Когда я оказалась на середине большой комнаты, он смерил меня взглядом с головы до ног.
– Пожалуй, вы мне подойдете, – задумчиво процедил Тимофей. – А что, цвет волос у вас естественный?
– При чем тут мои волосы? Натуральный черный цвет. Голландская ламповая копоть… Так ведь написано в вашем объявлении, кстати не слишком-то вежливом, – вступила и я в игру, словно мы раньше никогда не занимались любовью, едва начинался дождь.
Мои волосы начинают виться, если я тащусь или, например, влюблена, и распрямляются и повисают, когда я не в форме. Я мимоходом взглянула на себя в зеркало и увидела на голове африканские кудри. Значит, я была в ударе. Я сказала, сколько беру за урок, и предупредила, что после пятого занятия, если замечу, что дело не движется, прекращаю обучение. Затем я усадила его на диван рядом с собой, взяла аккорд и начала урок:
– Прежде чем приступить к обучению, объясню вам, что следует помнить о пальцах, когда вы играете. Большой палец правой руки – это вы, а большой на левой – ваша любовь. Прочие пальцы – ваше окружение. Средние означают: правый – ваш друг, левый – враг; безымянные – ваши отец и мать; мизинцы – ваши дети, и мальчики, и девочки, указательные пальцы – ваши предки… Когда будете играть, иногда думайте об этом.
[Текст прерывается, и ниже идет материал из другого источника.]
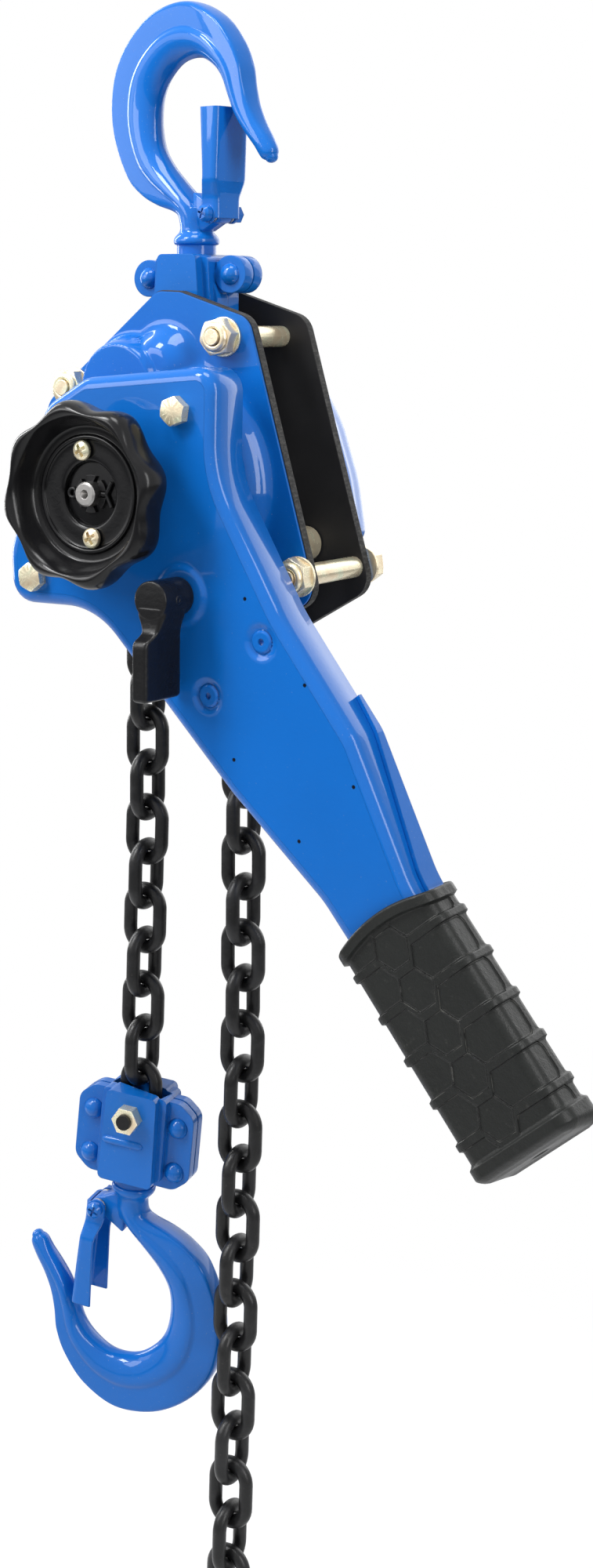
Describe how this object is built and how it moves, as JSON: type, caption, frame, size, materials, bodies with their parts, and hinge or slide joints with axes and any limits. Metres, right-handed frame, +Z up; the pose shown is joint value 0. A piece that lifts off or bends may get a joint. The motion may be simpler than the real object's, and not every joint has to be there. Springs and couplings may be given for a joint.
{
  "type": "lever_chain_hoist",
  "caption": "Lever chain hoist with a latched top hook, riveted yoke, pressed covers, geared sheave, load brake, reversing lever, hand knob, round-link chain and a latched bottom hook",
  "frame": {"origin": "where the load line meets the seat of the top hook's bowl, from which the hoist hangs", "axes": "+Z up along the load line, -Y the front with the lever and the hand knob, +X the side of the slack fall; the sheave turns about Y"},
  "size_m": [0.3562, 0.1565, 0.935],
  "materials": {
    "blue_paint": "gloss",
    "black_finish": "satin",
    "yellow_zinc": "plated",
    "bright_zinc": "plated",
    "bare_steel": "machined",
    "lining": "matte",
    "rubber": "matte"
  },
  "bodies": {
    "top_hook": {"top_hook": "blue_paint", "top_latch_screw": "blue_paint", "top_latch_spring": "bare_steel"},
    "top_latch": {"top_latch": "blue_paint"},
    "top_yoke": {"top_yoke_front": "blue_paint", "top_yoke_rear": "blue_paint", "top_yoke_rivets": "blue_paint"},
    "frame": {"top_pin": "bare_steel", "front_side_plate": "black_finish", "rear_side_plate": "black_finish", "brake_cover": "blue_paint", "gear_cover": "blue_paint", "stay_bolts": "yellow_zinc", "stay_nuts": "bright_zinc", "sheave_bushes": "bare_steel", "gear_bushes": "bare_steel", "chain_stripper": "bare_steel", "guide_rollers": "yellow_zinc", "ratchet_disc": "bare_steel", "pawl_pins": "bare_steel"},
    "load_sheave": {"load_sheave": "bare_steel", "load_gear": "bare_steel", "wrapped_chain": "black_finish"},
    "reduction_gear_a": {"reduction_gear_a": "bare_steel"},
    "reduction_gear_b": {"reduction_gear_b": "bare_steel"},
    "drive": {"drive_shaft": "bare_steel", "brake_hub": "bare_steel", "friction_linings": "lining", "change_gear": "bare_steel", "knob": "black_finish", "knob_screws": "bright_zinc", "castle_nut": "black_finish", "split_pin": "bare_steel"},
    "brake_pawl_a": {"brake_pawl_a": "bare_steel"},
    "brake_pawl_b": {"brake_pawl_b": "bare_steel"},
    "lever": {"lever_front_shell": "blue_paint", "lever_rear_shell": "blue_paint", "lever_bolts": "bright_zinc", "lever_nuts": "bare_steel", "lever_rivets": "blue_paint", "grip": "rubber"},
    "selector": {"selector_lever": "black_finish", "selector_screw": "bright_zinc", "change_pawl": "bare_steel"},
    "load_fall_upper": {"load_chain_upper": "black_finish"},
    "load_fall_middle": {"load_chain_middle": "black_finish"},
    "load_fall_lower": {"load_chain_lower": "black_finish"},
    "bottom_block": {"bottom_yoke_front": "blue_paint", "bottom_yoke_rear": "blue_paint", "bottom_yoke_rivets": "blue_paint", "chain_anchor_bolt": "black_finish", "chain_anchor_nut": "bright_zinc"},
    "bottom_hook": {"bottom_hook": "blue_paint", "bottom_latch_screw": "blue_paint", "bottom_latch_spring": "bare_steel"},
    "bottom_latch": {"bottom_latch": "blue_paint"},
    "slack_fall_upper": {"slack_chain_upper": "black_finish"},
    "slack_fall_middle": {"slack_chain_middle": "black_finish"},
    "slack_fall_lower": {"slack_chain_lower": "black_finish"},
    "end_ring": {"chain_end_ring": "black_finish"}
  },
  "joints": [
    {"name": "top_latch_hinge", "type": "hinge", "parent": "top_hook", "child": "top_latch", "pos_m": [0.01694, -0.00299, -0.0805], "axis": [-0.1736, -0.9848, 0], "range_deg": [0, 30], "stiffness_Nm_per_rad": 0.03, "springref_deg": -28.65, "deforming": ["top_latch_spring"]},
    {"name": "top_swivel", "type": "hinge", "parent": "top_hook", "child": "top_yoke", "pos_m": [0, 0, -0.12], "axis": [0, 0, 1], "continuous": true},
    {"name": "frame_swing", "type": "hinge", "parent": "top_yoke", "child": "frame", "pos_m": [0, 0, -0.1355], "axis": [0, 1, 0], "range_deg": [-14, 14]},
    {"name": "sheave_turn", "type": "hinge", "parent": "frame", "child": "load_sheave", "pos_m": [0, 0, -0.2195], "axis": [0, 1, 0], "range_deg": [-5.21, 20.83]},
    {"name": "reduction_gear_a_turn", "type": "hinge", "parent": "frame", "child": "reduction_gear_a", "pos_m": [0.02883, 0, -0.23752], "axis": [0, 1, 0], "range_deg": [-51, 13]},
    {"name": "reduction_gear_b_turn", "type": "hinge", "parent": "frame", "child": "reduction_gear_b", "pos_m": [-0.02883, 0, -0.20148], "axis": [0, 1, 0], "range_deg": [-51, 13]},
    {"name": "drive_turn", "type": "hinge", "parent": "frame", "child": "drive", "pos_m": [0, 0, -0.2195], "axis": [0, 1, 0], "range_deg": [-30.5, 120.5]},
    {"name": "brake_pawl_a_hinge", "type": "hinge", "parent": "frame", "child": "brake_pawl_a", "pos_m": [-0.01723, 0, -0.17685], "axis": [0, -1, 0], "range_deg": [0, 9], "stiffness_Nm_per_rad": 0.02, "springref_deg": -17.19},
    {"name": "brake_pawl_b_hinge", "type": "hinge", "parent": "frame", "child": "brake_pawl_b", "pos_m": [0.01723, 0, -0.26215], "axis": [0, -1, 0], "range_deg": [0, 9], "stiffness_Nm_per_rad": 0.02, "springref_deg": -17.19},
    {"name": "lever_swing", "type": "hinge", "parent": "frame", "child": "lever", "pos_m": [0, 0, -0.2195], "axis": [0, 1, 0], "continuous": true},
    {"name": "selector_turn", "type": "hinge", "parent": "lever", "child": "selector", "pos_m": [0.04132, 0, -0.26814], "axis": [0, 1, 0], "range_deg": [-25, 25]},
    {"name": "load_fall_travel", "type": "slide", "parent": "frame", "child": "load_fall_upper", "axis": [0, 0, 1], "range_m": [-0.00282, 0.01129]},
    {"name": "slack_fall_travel", "type": "slide", "parent": "frame", "child": "slack_fall_upper", "axis": [0, 0, -1], "range_m": [-0.00282, 0.01129]},
    {"name": "load_fall_sway", "type": "hinge", "parent": "load_fall_upper", "child": "load_fall_middle", "pos_m": [-0.031, 0, -0.27753], "axis": [1, 0, 0], "range_deg": [-12, 12]},
    {"name": "load_fall_bend", "type": "hinge", "parent": "load_fall_middle", "child": "load_fall_lower", "pos_m": [-0.031, 0, -0.39753], "axis": [0, 1, 0], "range_deg": [0, 23]},
    {"name": "block_tilt", "type": "hinge", "parent": "load_fall_lower", "child": "bottom_block", "pos_m": [-0.03519, 0, -0.55772], "axis": [-0.2237, 0.9744, 0.0235], "range_deg": [-0.5, 8]},
    {"name": "bottom_swivel", "type": "hinge", "parent": "bottom_block", "child": "bottom_hook", "pos_m": [-0.0399, 0, -0.60248], "axis": [0.1045, 0, 0.9945], "continuous": true},
    {"name": "bottom_latch_hinge", "type": "hinge", "parent": "bottom_hook", "child": "bottom_latch", "pos_m": [-0.0578, -0.00416, -0.61316], "axis": [0.2406, -0.9703, -0.0253], "range_deg": [0, 30], "stiffness_Nm_per_rad": 0.03, "springref_deg": -28.65, "deforming": ["bottom_latch_spring"]},
    {"name": "slack_fall_sway", "type": "hinge", "parent": "slack_fall_upper", "child": "slack_fall_middle", "pos_m": [0.031, 0, -0.28744], "axis": [1, 0, 0], "range_deg": [-12, 12]},
    {"name": "slack_fall_bend", "type": "hinge", "parent": "slack_fall_middle", "child": "slack_fall_lower", "pos_m": [0.031, 0, -0.50344], "axis": [0, 1, 0], "range_deg": [-23, 0]},
    {"name": "end_ring_swing", "type": "hinge", "parent": "slack_fall_lower", "child": "end_ring", "pos_m": [0.02094, 0, -0.88731], "axis": [0, 1, 0], "range_deg": [-40, 40]}
  ],
  "couplings": [
    {"joint": "reduction_gear_a_turn", "follows": "sheave_turn", "ratio": -2.4},
    {"joint": "reduction_gear_b_turn", "follows": "sheave_turn", "ratio": -2.4},
    {"joint": "drive_turn", "follows": "sheave_turn", "ratio": 5.76},
    {"joint": "load_fall_travel", "follows": "sheave_turn", "m_per_rad": 0.030997},
    {"joint": "slack_fall_travel", "follows": "sheave_turn", "m_per_rad": 0.030997}
  ]
}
– Ну, коль скоро из струн гитары звуки извлекает моя левая рука, то, согласно вашей присказке, играют моя любовница, моя мать, мой враг, моя бабушка и моя будущая дочь, если я окажусь достоин ее иметь… Короче говоря, это будет женская игра, особенно если мой главный враг – тоже дама, – заключил он.
– Учтите, – сказал он, перейдя на минуту в роль наставника, – если вы повредите палец, то это будет касаться не вас одного. Любая ранка на пальце означает болезнь или угрозу для жизни близких вам людей или тех, кто вас ненавидит…
Этот выпад меня немного смутил, и я продолжила урок, обращаясь к нему на «вы», как и он ко мне. Я показала расположение пальцев в простейших аккордах, и он это быстро усвоил. Но правой рукой к струнам ни разу не прикоснулся. Ни в первый урок, ни потом. Он учил только аккорды. Выучив все, что относится к пальцам левой руки, он стал очень точно воспроизводить первую мелодию, которую я ему задала, но, вопреки всем моим указаниям, не пускал в ход правую руку. Это были хорошо оплачиваемые уроки беззвучной музыки. Тогда я пришла к заключению, что мои духи «Molineux» не согласуются с тем ароматом, на который теперь перешел мой знакомый. В один из следующих дней я надушилась туалетной водой «La Nuit» Paco Rabanne.
– Почему бы вам не начать работать правой рукой? – спросила я. – Напоминаю, завтра у нас пятый урок. Если вы будете брать только эти спотыкающиеся аккорды, я прекращу занятия.
– Но, боже мой, как вы одеты?! – с недовольным видом прервал он меня, быстро вставая. – Пока вы в таком виде, я не могу заниматься.
Я остолбенела. Он взял меня за руку, как маленькую девочку. Мы спустились вниз, вышли на улицу и заглянули в два-три модных салона. Проявив потрясающую сноровку и безошибочный вкус, он купил мне прекрасную юбку, клетчатые чулки, к которым полагался такой же шотландский берет с помпоном, двусторонний плащ и блузку с перламутровыми пуговками. Здесь же, в салоне, он заставил меня все это надеть. Мои прежние тряпки он приказал модисткам сложить в пакет и выбросить. Все мое возмущение улетучилось при первом взгляде на себя в зеркало.